Poi il traguardo, un selfie col cappellino di finisher, tempo di ripigliarsi e vestirsi e si può scendere.
Ora penso che da qualche parte sulla salita c’è un beduino che sta faticando. Scendo piano, pianissimo, per vedere se riesco a vedere Lorenzo. Così faccio attenzione ai ciclisti che incrocio: a volte mi imbatto in facce straniate dalla fatica, chi si appende al manubrio e da di spalle e di braccia per aiutarsi a salire, chi è serafico e sale a passo d’uomo, chi sale proprio a piedi. Più fugaci i fotogrammi di chi sale forte. Qualcuno si nota per lo stile composto e perché fa’ visibilmente velocità. Vedo due che viaggiano insieme, salgono davvero forte, penso che potrebbero essere tra i primi del percorso medio. Passando in rassegna velocemente il campionario dei partecipanti mi affaccio di nuovo sulla sequenza di tornanti sotto alla bocchetta. Lo spettacolo della strada dove i ciclisti sgranati consumano la loro fatica mi colpisce. Di fianco la cascata del Braulio, sotto la perfezione di un’opera di ingegneria geniale nella sua capacità di integrarsi nell’ambiente che attraversa dandogli la misura della tecnica e la dimensione della visione umana.

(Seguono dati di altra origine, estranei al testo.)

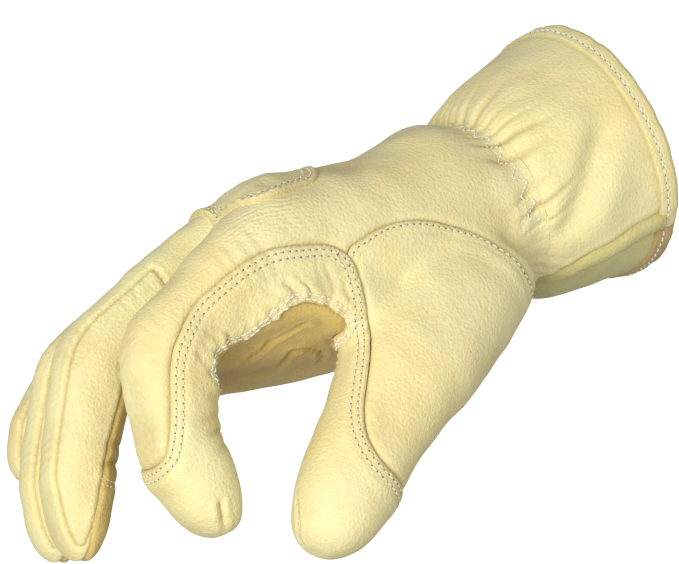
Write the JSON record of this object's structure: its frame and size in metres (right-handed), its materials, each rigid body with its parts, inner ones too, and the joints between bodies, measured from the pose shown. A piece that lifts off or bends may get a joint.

Faccio qualche foto e penso che non ha importanza se si ha fatto una fatica da beduino per arrivare in cima, se si è saliti a passo tranquillo per cercare di godere ogni istante o se la si è fatta a tutta sentendosi dei pro perché si è staccato un crono di poco meno di 1 ora e 10 minuti. Non importa, questa salita è comunque capace di regalare grandi emozioni e sensazioni viscerali. Anche per questo è leggendaria.
Io, oggi, me la sono proprio goduta.